▶ Exercise objective
Extract from the entries below, exactly as given, only the lines from the line containing "u_segments=MERIDIANS, v_segments=ROWS, radius=1.0)" to the line containing "bpy.data.objects.remove(obj)", both lines included.
---------------
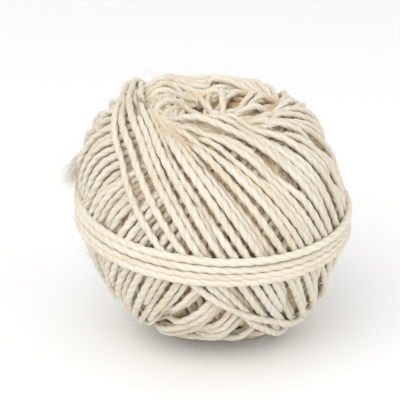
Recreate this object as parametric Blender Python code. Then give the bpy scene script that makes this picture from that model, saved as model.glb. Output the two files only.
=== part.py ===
"""A ball of string: the wound form of one long string, as one closed solid.

The ball is wound by machine round a spindle. Each turn is a ring about the ball's middle, and the next
turn starts a little further round, so the turns cross in two families and leave a sunk eye at the top,
where the spindle was. The last few turns are drawn round the waist as a belt. The turns are gathered
here into broad bundles, and a younger bundle lies over the older ones that it crosses.
"""
import math

import bmesh
import bpy
import numpy as np
from mathutils import Matrix

# The ball, in metres: its width over the belt, its middle to a pole, its flat spot and its low flanks
BALL_DIAMETER = 0.0800
POLE_RADIUS = 0.0398
FLAT_RADIUS = 0.0115
LOW_FULLNESS = 0.0008

# The shoulder, fullest where the youngest turns cross: its direction, its reach round the ball, its rise
SHOULDER_TOWARDS = (-0.74, 0.08, 0.66)
SHOULDER_REACH = math.radians(36.0)
SHOULDER_RISE = 0.0036

# The spindle leans forward, to a side given as an angle from the front (-Y) towards the right (+X)
SPINDLE_LEAN = math.radians(8.0)
SPINDLE_SIDE = math.radians(-20.0)

# The belt round the waist: turns side by side, proud of the winding, off level and lowest at the front
BELT_TURNS = 4
BELT_PITCH = 0.0023
BELT_RISE = 0.0013
BELT_EDGE = 0.0030
BELT_HEIGHT = 0.0015
BELT_LEAN = math.radians(6.1)
BELT_HIGH_SIDE = math.radians(-140.0)

# The main winding: bundles of turns, each a ring that leans steeply and starts further round
BUNDLES = 22
BUNDLE_HALF_WIDTH = 0.0056
BUNDLE_RISE = 0.0019
AGE_RISE = 0.0012
UNDER_DEPTH = 0.0016
MEAN_LEAN = math.radians(57.0)
LEAN_SWING = math.radians(12.0)
STEEPEST_SIDE = math.radians(-20.0)
YOUNGEST_SIDE = math.radians(-97.0)

# The eye at the top, sunk round the spindle, wider from left to right than from front to back
EYE_HALF_WIDTH = 0.0155
EYE_HALF_DEPTH = 0.0120
EYE_SINK = 0.0095

# The mesh: meridians round the ball and rows from pole to pole
MERIDIANS = 96
ROWS = 50

STRING_COLOUR = (0.78, 0.71, 0.58, 1.0)


def clear_scene():
    """Take every object out of the scene."""
    for old in list(bpy.data.objects):
        bpy.data.objects.remove(old, do_unlink=True)


def spindle_turn():
    """Rotation that leans the upright axis to the spindle's."""
    level_axis = (math.cos(SPINDLE_SIDE), math.sin(SPINDLE_SIDE), 0.0)
    return np.array(Matrix.Rotation(SPINDLE_LEAN, 3, level_axis))


def ring_normal(lean, side):
    """Axis of a ring about the middle that leans by lean and is highest towards side."""
    outward = np.array([math.sin(side), -math.cos(side), 0.0])
    return math.cos(lean) * np.array([0.0, 0.0, 1.0]) - math.sin(lean) * outward


def base_radius(directions):
    """Spheroid, one over the root of (level / waist radius)^2 + (upright / pole radius)^2, and its fullness.

    The low fullness is greatest halfway down the lower half, as 4 * (level * upright)^2. The shoulder
    adds its rise times (1 - share^4)^2, where share is the angle from its direction over its reach.
    """
    waist_radius = BALL_DIAMETER / 2 - BELT_RISE
    upright = directions[:, 2]
    level = np.sqrt(1.0 - upright ** 2)
    spheroid = 1.0 / np.sqrt((level / waist_radius) ** 2 + (upright / POLE_RADIUS) ** 2)
    low = LOW_FULLNESS * 4.0 * (level * upright) ** 2 * (upright < 0.0)
    towards = np.array(SHOULDER_TOWARDS) / np.linalg.norm(SHOULDER_TOWARDS)
    share = np.clip(np.arccos(np.clip(directions @ towards, -1.0, 1.0)) / SHOULDER_REACH, 0.0, 1.0)
    return spheroid + low + SHOULDER_RISE * (1.0 - share ** 4) ** 2


def bundle_relief(directions, radius):
    """Highest of the bundles over each point, rounded on top and lower with age, or the winding under them."""
    relief = np.full(len(directions), -UNDER_DEPTH)
    for number in range(BUNDLES):
        side = YOUNGEST_SIDE + 2 * math.pi * number / BUNDLES
        lean = MEAN_LEAN + LEAN_SWING * math.cos(side - STEEPEST_SIDE)
        normal = spindle_turn() @ ring_normal(lean, side)
        distance = radius * np.arcsin(directions @ normal)
        across = np.clip(np.abs(distance) / BUNDLE_HALF_WIDTH, 0.0, 1.0)
        age = AGE_RISE * number / BUNDLES
        relief = np.maximum(relief, BUNDLE_RISE * (np.sqrt(1.0 - across ** 2) - 1.0) - age)
    return relief


def belt_cover(directions, radius):
    """How far the belt covers a point: 1 over its turns, falling to 0 as a half cosine past its edges."""
    above_middle = radius * np.arcsin(directions @ ring_normal(BELT_LEAN, BELT_HIGH_SIDE))
    distance = np.abs(above_middle - BELT_HEIGHT)
    flat_half_width = (BELT_TURNS - 1) * BELT_PITCH / 2
    fall = np.clip((distance - flat_half_width) / BELT_EDGE, 0.0, 1.0)
    return (1.0 + np.cos(math.pi * fall)) / 2


def eye_sink(points):
    """Depth of the eye: the full sink times (1 - distance^2)^2, distance measured in the eye's half sizes."""
    eye = spindle_turn() @ np.array([0.0, 0.0, POLE_RADIUS])
    across = (points[:, 0] - eye[0]) / EYE_HALF_WIDTH
    along = (points[:, 1] - eye[1]) / EYE_HALF_DEPTH
    inside = np.clip(1.0 - across ** 2 - along ** 2, 0.0, 1.0) * (points[:, 2] > 0.0)
    return EYE_SINK * inside ** 2


def wound_form(directions):
    """Points of the ball's surface along the given unit directions from its middle."""
    radius = base_radius(directions)
    relief = bundle_relief(directions, radius)
    belt = belt_cover(directions, radius)
    relief = relief * (1.0 - belt) + BELT_RISE * belt
    points = directions * (radius + relief)[:, None]
    points[:, 2] -= eye_sink(points)
    flat_height = -math.sqrt((POLE_RADIUS - UNDER_DEPTH) ** 2 - FLAT_RADIUS ** 2)
    points[:, 2] = np.maximum(points[:, 2], flat_height)
    middle = (points.max(axis=0) + points.min(axis=0)) / 2
    return points - np.array([middle[0], middle[1], flat_height])


def string_material():
    """Undyed plant fibre: matt and cream."""
    material = bpy.data.materials.new("undyed_string")
    material.use_nodes = True
    shader = material.node_tree.nodes["Principled BSDF"]
    shader.inputs["Base Color"].default_value = STRING_COLOUR
    shader.inputs["Roughness"].default_value = 0.9
    shader.inputs["Metallic"].default_value = 0.0
    return material


def make_ball():
    """One ball: a sphere's mesh, each of its points moved out or in to the wound form."""
    shape = bmesh.new()
    bmesh.ops.create_uvsphere(shape, u_segments=MERIDIANS, v_segments=ROWS, radius=1.0)
    directions = np.array([point.co.normalized() for point in shape.verts])
    for point, place in zip(shape.verts, wound_form(directions)):
        point.co = place
    bmesh.ops.triangulate(shape, faces=shape.faces, quad_method="SHORT_EDGE")
    mesh = bpy.data.meshes.new("string_ball")
    shape.to_mesh(mesh)
    shape.free()
    mesh.shade_smooth()
    mesh.materials.append(string_material())
    ball = bpy.data.objects.new("string_ball", mesh)
    bpy.context.scene.collection.objects.link(ball)
    return ball


clear_scene()
make_ball()
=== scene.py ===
import math

import bpy
import numpy as np
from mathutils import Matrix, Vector


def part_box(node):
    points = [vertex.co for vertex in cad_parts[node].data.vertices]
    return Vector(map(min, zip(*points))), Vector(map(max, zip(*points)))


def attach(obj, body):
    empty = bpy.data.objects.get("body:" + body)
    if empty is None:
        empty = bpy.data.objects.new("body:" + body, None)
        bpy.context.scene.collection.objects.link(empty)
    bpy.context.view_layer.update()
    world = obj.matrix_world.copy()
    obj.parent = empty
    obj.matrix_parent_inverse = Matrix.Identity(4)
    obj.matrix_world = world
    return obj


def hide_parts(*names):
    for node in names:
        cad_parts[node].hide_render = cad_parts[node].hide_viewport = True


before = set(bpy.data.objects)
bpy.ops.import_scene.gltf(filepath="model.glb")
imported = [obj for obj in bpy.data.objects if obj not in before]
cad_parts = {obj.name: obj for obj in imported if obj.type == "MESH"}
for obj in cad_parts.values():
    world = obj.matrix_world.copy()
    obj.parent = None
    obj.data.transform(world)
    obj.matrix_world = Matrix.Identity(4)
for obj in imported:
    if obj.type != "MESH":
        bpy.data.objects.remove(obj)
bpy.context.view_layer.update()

# ---------------------------------------------------------------------------------------------------
# The winding: one long two-ply string of undyed plant fibre, wound by machine round a spindle.
# Each turn is a ring about the ball's middle, and the next one starts a little further round, so the
# turns cross in two families. The last turn laid lies on top, so depths are worked out from it inwards.
# ---------------------------------------------------------------------------------------------------

ball_low, ball_high = (np.array(corner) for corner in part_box("string_ball"))
ball_radius = 0.5 * (ball_high[0] - ball_low[0])
ball_middle = np.array([0.0, 0.0, 0.911 * ball_radius])
string_radius = ball_radius / 37
winding_radius = ball_radius - 1.1 * string_radius
top_radius = 0.965 * ball_radius
bottom_radius = 0.935 * ball_radius
low_fullness = 0.4 * string_radius
# Where turns pile up, or lie a little sunk: direction, reach in degrees and rise in string radii.
swellings = [((-0.72, 0.12, 0.69), 39.0, 4.2), ((-0.46, 0.29, 0.84), 13.0, 1.1),
             ((0.55, 0.31, 0.78), 28.0, 1.5), ((0.62, -0.30, -0.72), 26.0, 1.7),
             ((-0.87, -0.19, -0.46), 30.0, -0.9), ((0.0, -0.38, -0.92), 19.0, -1.3)]
spindle_lean = math.radians(8.0)
spindle_side = math.radians(-20.0)
spindle = np.array([math.sin(spindle_lean) * math.sin(spindle_side),
                    -math.sin(spindle_lean) * math.cos(spindle_side), math.cos(spindle_lean)])
eye_half_width = 0.39 * ball_radius
eye_half_depth = 0.31 * ball_radius
eye_sink = 9.0 * string_radius


def unit(vectors):
    """Each vector divided by its own length."""
    return vectors / np.linalg.norm(vectors, axis=-1, keepdims=True)


def outer_radius(directions):
    """Radius of the ball's outside towards each direction, from its middle.

    One over the root of (level / waist radius)^2 + (upright / top or bottom radius)^2, fuller halfway
    down the lower half by 4 (level * upright)^2. Each swelling rises by (1 - angle^4)^2 of its own
    height, the angle being a share of its reach. The eye sinks by (1 - distance^2)^1.5 of its depth.
    """
    upright = directions[..., 2]
    level = np.sqrt(np.clip(1.0 - upright ** 2, 0.0, 1.0))
    pole_radius = np.where(upright > 0.0, top_radius, bottom_radius)
    radius = 1.0 / np.sqrt((level / winding_radius) ** 2 + (upright / pole_radius) ** 2)
    radius = radius + low_fullness * 4.0 * (level * upright) ** 2 * (upright < 0.0)
    for side, reach, rise in swellings:
        angle = np.arccos(np.clip(directions @ unit(np.array(side)), -1.0, 1.0)) / math.radians(reach)
        radius = radius + rise * string_radius * np.clip(1.0 - angle ** 4, 0.0, 1.0) ** 2
    from_eye = directions[..., :2] * radius[..., None] - spindle[:2] * ball_radius
    from_eye = np.hypot(from_eye[..., 0] / eye_half_width, from_eye[..., 1] / eye_half_depth)
    inside = np.clip(1.0 - from_eye ** 2, 0.0, 1.0) * (upright > 0.0)
    return radius - eye_sink * inside ** 1.5


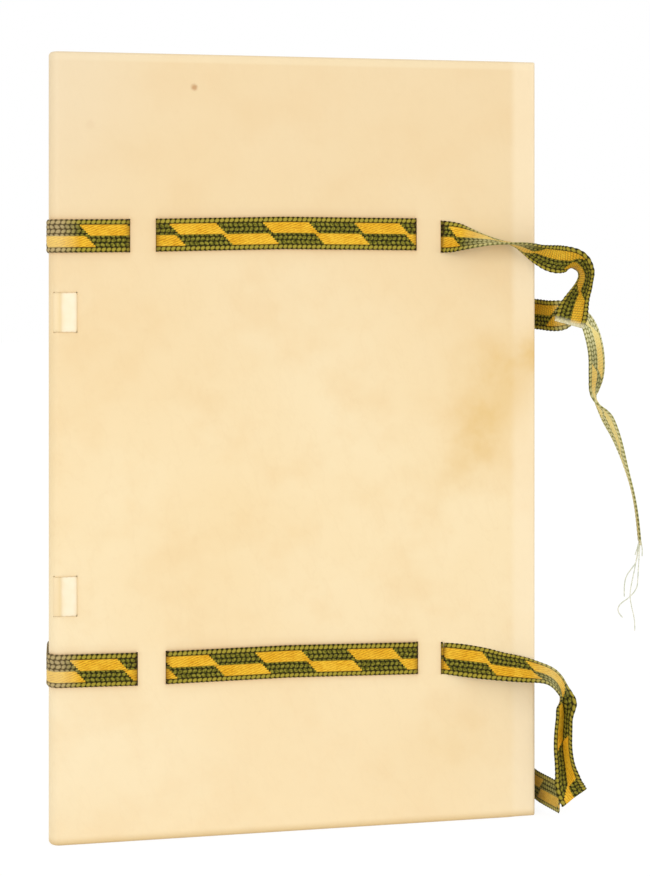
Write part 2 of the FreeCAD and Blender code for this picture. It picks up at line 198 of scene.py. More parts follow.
def woven_finish():
    """Gold and green blocks, bead rows and floats, from the tape's own across and along places."""
    made = Finish("woven_ribbon")
    across, along = made.place("weave")
    across, along = across * 1000, along * 1000
    reverse = across > 1000 * REVERSE - 5
    across = across - reverse * (1000 * REVERSE)
    lower = across > 4.7
    stepped = across - (across * 1.6 % 1) / 1.6 + 0.3
    slanted = along - (stepped - 2.95 - lower * 3.5) * BLOCK_SLANT - lower * 2.0
    slanted = slanted / BLOCK_REPEAT + lower * 0.5
    uneven = made.cloud(made.point(along, across * 3), 0.9, 2.0) - 0.5
    gold = ((slanted + uneven * 0.012) % 1) < BLOCK_GOLD
    gold = abs(gold - reverse)
    ground = (across > SELVEDGE) * (across < 9.4 - SELVEDGE)
    gold = gold * ground
    border = abs(across - 4.7) - (4.7 - SELVEDGE)
    rows = (across - SELVEDGE) / BEAD_ROW
    row = rows % 1
    number = rows - row
    lean = row * ((number % 2) * 0.6 - 0.3)
    bead_x = (along / BEAD_STEP + number * 0.5 + lean + uneven * 0.35) % 1
    bead = 1 - ((abs(bead_x - 0.5) * 2) ** 2 + (abs(row - 0.5) * 2) ** 2).ease(0.25, 1.2)
    streak = made.cloud(made.point(along * 0.75 + across * 0.9, across * 6.4 + along * 1.1), 1.0, 3.0)
    float_line = (across * 1.35 + along * 0.5 + uneven * 1.2).wave()
    bound = (along * 1.15 + across * 0.25).wave() * reverse
    sheen = streak.ease(0.36, 0.64) * 0.5 + float_line.ease(0.0, 0.7) * 0.5
    mottle = made.cloud(made.point(along * 0.16, across * 0.2), 1.0, 3.0).ease(0.3, 0.7)
    dark_green = made.mix(mottle, colour(22, 22, 2), colour(44, 42, 5))
    speck = made.cloud(made.point(along * 1.3, across * 1.3), 1.0, 2.0).ease(0.35, 0.65)
    bright_green = made.mix(speck, colour(92, 90, 18), colour(156, 146, 50))
    bright_green = made.mix(1 - ground, bright_green, colour(172, 156, 54))
    green = made.mix(bead * 0.92, dark_green, bright_green)
    deep_gold = made.mix(mottle, colour(186, 118, 8), colour(208, 142, 14))
    pale_gold = made.mix(mottle, colour(246, 192, 40), colour(250, 206, 62))
    golden = made.mix(sheen, deep_gold, pale_gold)
    golden = made.mix(bound * 0.45, golden, colour(96, 92, 30))
    cloth = made.mix(gold, green, golden)
    seam = (1 - abs(border).ease(0.02, 0.3)) * 0.55 + (1 - abs(across - 4.7).ease(0.0, 0.22)) * 0.4
    cloth = made.mix(seam, cloth, colour(52, 44, 12))
    # Partly rubbing, partly painted highlight: round the spine the green turns to rubbed bead colours and
    # the gold to a pale lit gold.
    worn_and_highlit = made.spread("worn_and_highlit")
    rubbed = made.mix(bead, colour(98, 82, 52), colour(190, 168, 124))
    cloth = made.mix(worn_and_highlit * (1 - gold) * 0.8, cloth, rubbed)
    cloth = made.mix(worn_and_highlit * gold * 0.45, cloth, colour(246, 222, 150))
    # Painted highlight: where a tie faces the light, its beads and gold are mixed toward pale lit colours.
    highlit_bead = made.mix(bead, colour(144, 140, 74), colour(236, 230, 174))
    highlit_bead = made.mix(gold, highlit_bead, made.mix(sheen, colour(248, 222, 122), colour(254, 240, 168)))
    cloth = made.mix(made.spread("painted_highlight"), cloth, highlit_bead)
    strand = made.mix((across * 2.6 + uneven).wave(), colour(190, 182, 128), colour(242, 234, 202))
    cloth = made.mix(made.spread("frayed"), cloth, strand)
    cloth = made.mix(made.spread("shadow") * 0.75, cloth, colour(48, 16, 6))
    relief = bead * (1 - gold) * 0.9 + gold * (0.55 + sheen * 0.3)
    made.set(
        Base_Color=cloth,
        Roughness=0.72 - gold * 0.2,
        Normal=made.bump(relief, 0.00025, 0.7),
        Specular_IOR_Level=0.12,
    )
    return made.material


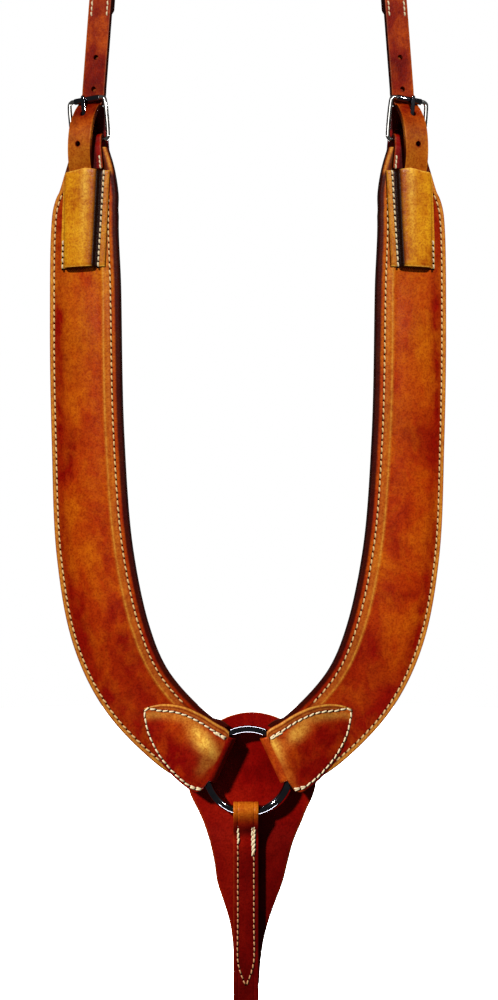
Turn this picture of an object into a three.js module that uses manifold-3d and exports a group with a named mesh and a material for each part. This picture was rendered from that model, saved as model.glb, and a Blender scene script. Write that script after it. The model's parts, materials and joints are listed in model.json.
---------------
▶ Answer to this problem
    bmesh.ops.create_uvsphere(shape, u_segments=MERIDIANS, v_segments=ROWS, radius=1.0)
    directions = np.array([point.co.normalized() for point in shape.verts])
    for point, place in zip(shape.verts, wound_form(directions)):
        point.co = place
    bmesh.ops.triangulate(shape, faces=shape.faces, quad_method="SHORT_EDGE")
    mesh = bpy.data.meshes.new("string_ball")
    shape.to_mesh(mesh)
    shape.free()
    mesh.shade_smooth()
    mesh.materials.append(string_material())
    ball = bpy.data.objects.new("string_ball", mesh)
    bpy.context.scene.collection.objects.link(ball)
    return ball


clear_scene()
make_ball()
=== scene.py ===
import math

import bpy
import numpy as np
from mathutils import Matrix, Vector


def part_box(node):
    points = [vertex.co for vertex in cad_parts[node].data.vertices]
    return Vector(map(min, zip(*points))), Vector(map(max, zip(*points)))


def attach(obj, body):
    empty = bpy.data.objects.get("body:" + body)
    if empty is None:
        empty = bpy.data.objects.new("body:" + body, None)
        bpy.context.scene.collection.objects.link(empty)
    bpy.context.view_layer.update()
    world = obj.matrix_world.copy()
    obj.parent = empty
    obj.matrix_parent_inverse = Matrix.Identity(4)
    obj.matrix_world = world
    return obj


def hide_parts(*names):
    for node in names:
        cad_parts[node].hide_render = cad_parts[node].hide_viewport = True


before = set(bpy.data.objects)
bpy.ops.import_scene.gltf(filepath="model.glb")
imported = [obj for obj in bpy.data.objects if obj not in before]
cad_parts = {obj.name: obj for obj in imported if obj.type == "MESH"}
for obj in cad_parts.values():
    world = obj.matrix_world.copy()
    obj.parent = None
    obj.data.transform(world)
    obj.matrix_world = Matrix.Identity(4)
for obj in imported:
    if obj.type != "MESH":
        bpy.data.objects.remove(obj)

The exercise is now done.